A group of Dromore fundraisers is uncertain of its future as the Royal British Legion nationally debates plans to “integrate” its Women’s Section.

With as few as 15 members, the Dromore branch has for years punched above its weight, but has in recent months feared a decision it expected this coming September might herald a knockout blow.

The Legion itself this week moved to reassure the rank and file that while it was seeking to drive efficiencies by integrating the Women’s Section’s administration into the main body of the charity, the day to day reality for members was “unlikely to change” and nor was the section likely to cease to exist as a distinct institution.

The Dromore women report that their most recent, £1,500, contribution to the Legion’s Benevolent Fund topped the totals for some bigger branches and, at the annual conference earlier this year, they were, for the 13th consecutive year, awarded the Rosa Canning Cup for progress and efficiency in a small branch.

It was at conference that members first became aware of discussions over the future of the Women’s Section and it gave rise to fears that the annual gathering might be their last.

Dromore branch Honorary Secretary, Sally Weir, in a report on conference, said: “If this happens the Women’s Section Standard will be laid up, as will branch standards, and wreaths will no longer be laid for Women’s Section.

“As a member and secretary for nearly 30 years it is a very sad time for myself and my fellow members, who were dedicated to this cause.”

Mrs Weir thanked the people of Dromore for their support in the decades since the Dromore Women’s Section branch was established in 1948.

The Legion, meanwhile, said issues such as that of standards were to to be discussed by a joint team set up to take forward integration plans.

A spokesperson said: “As a charity, the Legion has a responsibility to ensure it is run as efficiently as possible and regularly reviewing how its activity is arranged is an important part of this.

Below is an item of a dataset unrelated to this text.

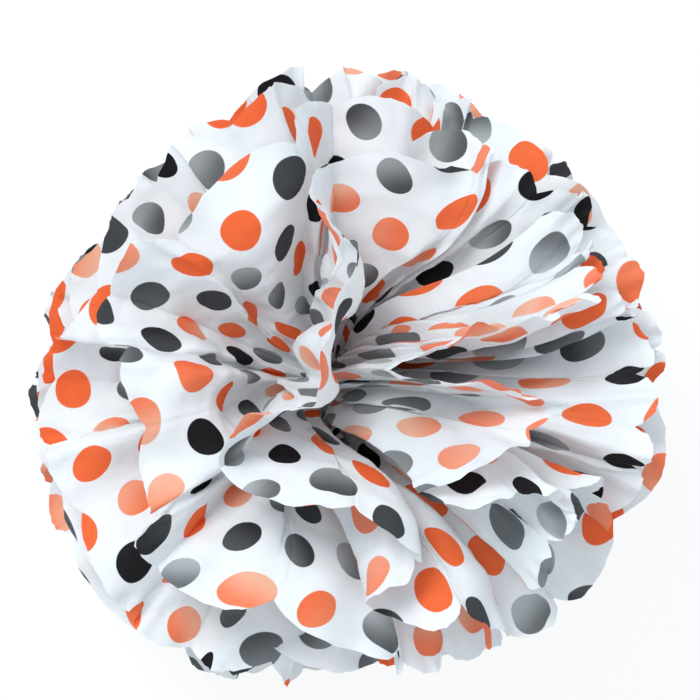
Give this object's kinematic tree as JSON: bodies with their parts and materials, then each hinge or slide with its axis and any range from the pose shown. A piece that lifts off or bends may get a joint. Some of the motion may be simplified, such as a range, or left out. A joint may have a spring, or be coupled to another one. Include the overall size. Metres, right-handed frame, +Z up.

“The Women’s section is administered separately with its own set of operating overheads so by moving the provision of its welfare services to the main body of the charity, we can avoid this cost duplication.

“This helps us to make the best use of the funds kindly donated to the Legion in support of the Armed Forces community. Members of The Women’s Section have always provided a valuable contribution to the work of the Legion and we look forward to this continuing in the future.

“Following discussions in June 2016, which took into consideration feedback from the 2016 Annual Conferences of both the Women’s Section and the Legion membership, a joint team representing the Legion and the Women’s Section is being formed to develop a plan for integration.